EIF: Martineau / Osborne | SCO

Queens Hall & Usher Hall, Edinburgh
It may say something or nothing about wider changes in society, but it is a paradox that music written by Brahms for the intimacy of the domestic salon now needs the well-funded platform of an international festival to be heard.
For most of us, the EIF’s morning Queen’s Hall concert series is as close as we can be to the atmosphere the composer and Clara Schumann would create for the first performances of his two sets of Liebeslieder-Walzer.
At the piano here were two of Scotland’s finest players, Malcolm Martineau and Steven Osborne, their presence the main attraction for a pretty full house. The four singers were from south of the border and, in the case of soprano Madison Nonoa, New Zealand.

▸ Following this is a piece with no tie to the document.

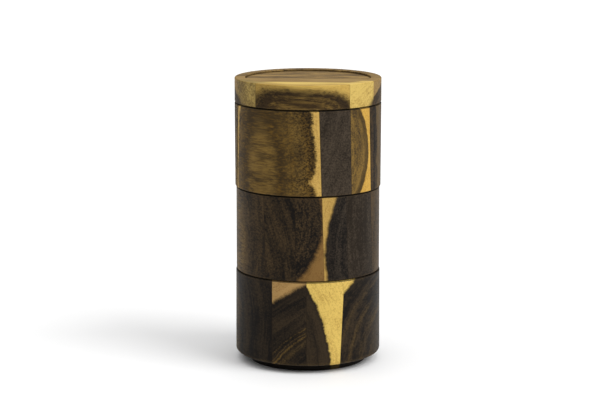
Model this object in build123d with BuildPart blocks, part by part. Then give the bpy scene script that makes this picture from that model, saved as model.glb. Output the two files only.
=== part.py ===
"""A tower of three turned wooden bowls under a lid, 90 mm across and 176 mm high.

Each bowl has a spigot foot that drops into the mouth of the bowl below, and the lid has the same spigot, so every
tier lifts straight off and turns freely on the one under it. Bowls and lid are turned from edge-glued blocks, so each
is made here as its separate strips of wood, with the glue planes where the block was joined. A silicone ring sits in
a groove round each spigot that enters a mouth.

Frame: +Z up, origin at the middle of the foot's underside, front towards -Y. Millimetres and degrees.
"""
import os
from math import cos, radians, sin

from build123d import *

# Heights
bowl_height = 52.0  # shoulder to rim
lid_height = 15.3  # shoulder to rim
spigot_height = 5.0  # shoulder down to the foot's underside
floor_thickness = 5.0  # bowl floor above the shoulder
recess_depth = 1.2  # dished top of the lid

# Radii
mouth_radius = 37.0
spigot_radius = 36.5
recess_radius = 38.5
shoulder_radius = 41.5  # outer edge of the ring on which a tier rests
lid_radius = 45.0

# Outer radius of each bowl, as (at the shoulder, at the rim): each was turned on its own, and they differ a little
bottom_radii = (44.85, 44.6)
middle_radii = (44.3, 44.2)
top_radii = (44.85, 45.0)

# Edges and the shadow line at each seam
seam_gap = 0.5
seam_edge = 0.6
base_edge = 2.0
rim_inner_edge = 0.5
recess_edge = 0.4
spigot_edge = 0.7
floor_corner = 6.0

# Seal ring and its groove
groove_radius = 35.6
groove_top = -1.4
groove_bottom = -3.8
seal_inner_radius = 35.7
seal_outer_radius = 36.95
seal_axial_play = 0.1
seal_edge = 0.4

# Where each tier's shoulder stands
bottom_z = spigot_height
middle_z = bottom_z + bowl_height
top_z = middle_z + bowl_height
lid_z = top_z + bowl_height

# Glue planes, as (distance from the axis at mid height, lean from upright)
bottom_joints = [(-21.8, 0.0), (-1.0, 0.0), (20.6, -2.6)]
middle_joints = [(-32.1, 1.0), (-15.2, 0.4), (1.4, 1.7), (16.8, 1.9), (34.4, 1.9)]
top_joints = [(-39.4, 1.7), (-27.5, 1.5), (-9.5, 1.4), (7.4, 2.4), (25.6, 1.7)]
lid_joints = [(-35.0, 0.0), (-17.8, 0.0), (-0.9, 0.0), (16.4, 0.0), (33.8, 0.0)]

# Direction in which each block's grain runs, turned from the front (-Y) towards +X
bottom_grain = 0.0
middle_grain = 10.0
top_grain = 47.0
lid_grain = 84.5


def corner(sketch, radius, height):
    """The profile's vertex at this radius and height."""
    return sketch.vertices().sort_by_distance((radius, height))[0]


def spigot_outline(grooved):
    """Profile points of the spigot, from the axis up to the shoulder, which is at height 0."""
    points = [(0, -spigot_height), (spigot_radius, -spigot_height)]
    if grooved:
        points += [
            (spigot_radius, groove_bottom),
            (groove_radius, groove_bottom),
            (groove_radius, groove_top),
            (spigot_radius, groove_top),
        ]
    return points + [(spigot_radius, 0)]


def shoulder_outline(radius, seated):
    """Profile points of the shoulder: a seated tier rests on its inner ring and leaves a shadow line outside it."""
    if seated:
        return [(shoulder_radius, 0), (shoulder_radius, seam_gap), (radius, seam_gap)]
    return [(radius, 0)]


def make_bowl(base_z, radii, lower_edge, seated):
    """One bowl, turned whole. A seated bowl has the seal groove and the shadow line."""
    lower_radius, upper_radius = radii
    lower_z = seam_gap if seated else 0
    with BuildPart() as bowl:
        with BuildSketch(Plane.XZ) as profile:
            with BuildLine():
                Polyline(
                    *spigot_outline(grooved=seated),
                    *shoulder_outline(lower_radius, seated),
                    (upper_radius, bowl_height),
                    (mouth_radius, bowl_height),
                    (mouth_radius, floor_thickness),
                    (0, floor_thickness),
                    close=True,
                )
            make_face()
            fillet(corner(profile, mouth_radius, floor_thickness), floor_corner)
            fillet(corner(profile, upper_radius, bowl_height), seam_edge)
            fillet(corner(profile, mouth_radius, bowl_height), rim_inner_edge)
            fillet(corner(profile, lower_radius, lower_z), lower_edge)
            fillet(corner(profile, spigot_radius, -spigot_height), spigot_edge)
        revolve(axis=Axis.Z)
    return bowl.part.moved(Location((0, 0, base_z)))


def make_lid():
    """The lid, turned whole: a dished top above the same spigot as the bowls."""
    with BuildPart() as lid:
        with BuildSketch(Plane.XZ) as profile:
            with BuildLine():
                Polyline(
                    *spigot_outline(grooved=True),
                    *shoulder_outline(lid_radius, seated=True),
                    (lid_radius, lid_height),
                    (recess_radius, lid_height),
                    (recess_radius, lid_height - recess_depth),
                    (0, lid_height - recess_depth),
                    close=True,
                )
            make_face()
            fillet(corner(profile, lid_radius, lid_height), seam_edge)
            fillet(corner(profile, lid_radius, seam_gap), seam_edge)
            fillet(corner(profile, recess_radius, lid_height), recess_edge)
            fillet(corner(profile, spigot_radius, -spigot_height), spigot_edge)
        revolve(axis=Axis.Z)
    return lid.part.moved(Location((0, 0, lid_z)))


def glue_plane(grain, joint, middle):
    """The plane of one glue line. Its normal lies across the grain, and leans by the joint's own angle."""
    distance, lean = joint
    across = Vector(cos(radians(grain)), sin(radians(grain)), 0)
    normal = across * cos(radians(lean)) + Vector(0, 0, sin(radians(lean)))
    return Plane(origin=across * distance + Vector(0, 0, middle), z_dir=normal)


def write_strips(name, turned, grain, joints, middle):
    """Cuts a turned block at its glue planes and writes each strip, numbered across the grain."""
    planes = [glue_plane(grain, joint, middle) for joint in joints]
    for number, (before, after) in enumerate(zip([None] + planes, planes + [None]), start=1):
        with BuildPart() as strip:
            add(turned)
            if before:
                split(bisect_by=before, keep=Keep.TOP)
            if after:
                split(bisect_by=after, keep=Keep.BOTTOM)
        strip.part.label = f"{name}_strip_{number}"
        export_step(strip.part, f"parts/{strip.part.label}.step")


def write_seal(name, shoulder_z):
    """The silicone ring in the groove of the spigot whose shoulder is at this height."""
    height = groove_top - groove_bottom - 2 * seal_axial_play
    with BuildPart() as seal:
        with BuildSketch(Plane.XY.offset(shoulder_z + groove_bottom + seal_axial_play)):
            Circle(seal_outer_radius)
            Circle(seal_inner_radius, mode=Mode.SUBTRACT)
        extrude(amount=height)
        fillet(seal.edges().filter_by(GeomType.CIRCLE), seal_edge)
    seal.part.label = f"{name}_seal"
    export_step(seal.part, f"parts/{seal.part.label}.step")


os.makedirs("parts", exist_ok=True)

bottom_bowl = make_bowl(bottom_z, bottom_radii, lower_edge=base_edge, seated=False)
middle_bowl = make_bowl(middle_z, middle_radii, lower_edge=seam_edge, seated=True)
top_bowl = make_bowl(top_z, top_radii, lower_edge=seam_edge, seated=True)

write_strips("bottom_bowl", bottom_bowl, bottom_grain, bottom_joints, bottom_z + bowl_height / 2)
write_strips("middle_bowl", middle_bowl, middle_grain, middle_joints, middle_z + bowl_height / 2)
write_strips("top_bowl", top_bowl, top_grain, top_joints, top_z + bowl_height / 2)
write_strips("lid", make_lid(), lid_grain, lid_joints, lid_z + lid_height / 2)

write_seal("middle", middle_z)
write_seal("top", top_z)
write_seal("lid", lid_z)
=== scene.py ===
"""Looks of a stacking canister: three bowls and a lid of edge-glued acacia, with silicone seal rings.

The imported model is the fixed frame. Every board and every seal is built again here at the frame's size, with
a finer mesh and its own wood or silicone. Lengths are in millimetres until MM turns them into metres.
"""

from math import cos, radians, sin, tau
from typing import NamedTuple

import bmesh
import bpy
from mathutils import Euler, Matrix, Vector


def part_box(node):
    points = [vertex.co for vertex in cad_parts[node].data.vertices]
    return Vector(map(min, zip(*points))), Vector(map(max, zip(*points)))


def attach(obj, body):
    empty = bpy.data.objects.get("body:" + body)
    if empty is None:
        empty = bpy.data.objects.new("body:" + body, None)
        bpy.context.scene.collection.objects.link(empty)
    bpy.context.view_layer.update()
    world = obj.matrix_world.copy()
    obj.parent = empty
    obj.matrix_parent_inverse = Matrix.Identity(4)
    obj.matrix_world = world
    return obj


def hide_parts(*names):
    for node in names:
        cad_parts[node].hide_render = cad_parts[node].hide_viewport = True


MM = 0.001
SPIN_STEPS = 192
ROUND_STEPS = 5
WELD = 1e-6  # metres between vertices that are the same
CUT_WELD = 1e-8
CREASE = 32.0  # degrees between faces that meet in a sharp edge

# The turned shape that all tiers share
SPIGOT_HEIGHT = 5.0
SPIGOT_RADIUS = 36.5
SHOULDER_RADIUS = 41.5
SEAM_GAP = 0.5
MOUTH_RADIUS = 37.0
BOWL_HEIGHT = 52.0
FLOOR_THICKNESS = 5.0
FLOOR_CORNER = 6.0
LID_HEIGHT = 15.3
LID_RADIUS = 45.0
RECESS_RADIUS = 38.5
RECESS_DEPTH = 1.2
GROOVE_RADIUS = 35.6
GROOVE_TOP = -1.4
GROOVE_BOTTOM = -3.8
SEAM_EDGE = 0.6
BASE_EDGE = 2.0
RIM_INNER_EDGE = 0.5
RECESS_EDGE = 0.4
SPIGOT_EDGE = 0.7

# The seal rings
SEAL_INNER_RADIUS = 35.7
LIP_DEPTH = 0.45
MILKY = (0.74, 0.75, 0.72)
CLOUDED = (0.84, 0.85, 0.83)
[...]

For reasons that were unclear, we heard the later “Neue” Liebeslieder-Walzer first, apart from the closing Goethe setting, saved for an encore. That meant the soprano had the prominent solo voice for the first half of the concert – and a very fine one it is too. Her other engagements this season include Handel’s Acis and Galatea and Maria in West Side Story and that gives a good indication of the tone and precision she brought to Brahms. She also combined beautifully in duet with alto Jess Dandy, whose rich instrument is known and loved by Scots audiences and who was in excellent voice here.
Tenor Magnus Walker was to the fore in the earlier songs (performed second), but we had already heard him to advantage in the fickle Ich kose suss mit der und der. Bass William Thomas had an early solo moment with Ich swarzen Augen, but was more often in a supporting role. It was as an ensemble, for which they had presumably had little rehearsal, that the young singers really impressed, their balance consistent even with some brisk tempi set by their accompanists.
On either side of the interval Osborne and Martineau added two classics for four hands, some of the best known piano music in the canon. Ravel’s fairytale settings, Ma Mere l’Oye, went on to orchestrated life, but are exquisitely colourful and technically precise in their original form. The pianists in the hall are perhaps more likely to keep a lasting memory of Schubert’s Fantasie in F Minor, surely the most famous work for four hands and given an utterly spell-binding reading. The way the work unfolded, with its recurring anguished melody and climactic fugue, was absolutely masterly.

The home team of musicians were out in force at the Usher Hall later, with a large edition of the Scottish Chamber Orchestra that included a sprinkling of players from the RSNO as well as well-known freelances in prominent roles.
Continuing a relationship with EIF after last year’s A Grand Night for Singing, Wayne Marshall was on the podium and, initially, at the keyboard for a programme of American music that began with Rhapsody in Blue and ended with the “Symphonic Picture” arrangement of Porgy and Bess by Robert Russell Bennett. I don’t much like the latter, and Marshall’s approach to Rhapsody was idiosyncratic – good and pacey but with long, meandering cadenzas by himself.
A well-filled auditorium loved it though, and especially enjoyed his encore variations on I Got Rhythm on the Usher Hall organ. In between were early works by Leonard Bernstein and Aaron Copland: Fancy Free and El Salon Mexico set both composers on their paths to popular success in the USA and are important to hear, but I missed the crisp beat and dynamic control a conductor like John Wilson would have brought to the task.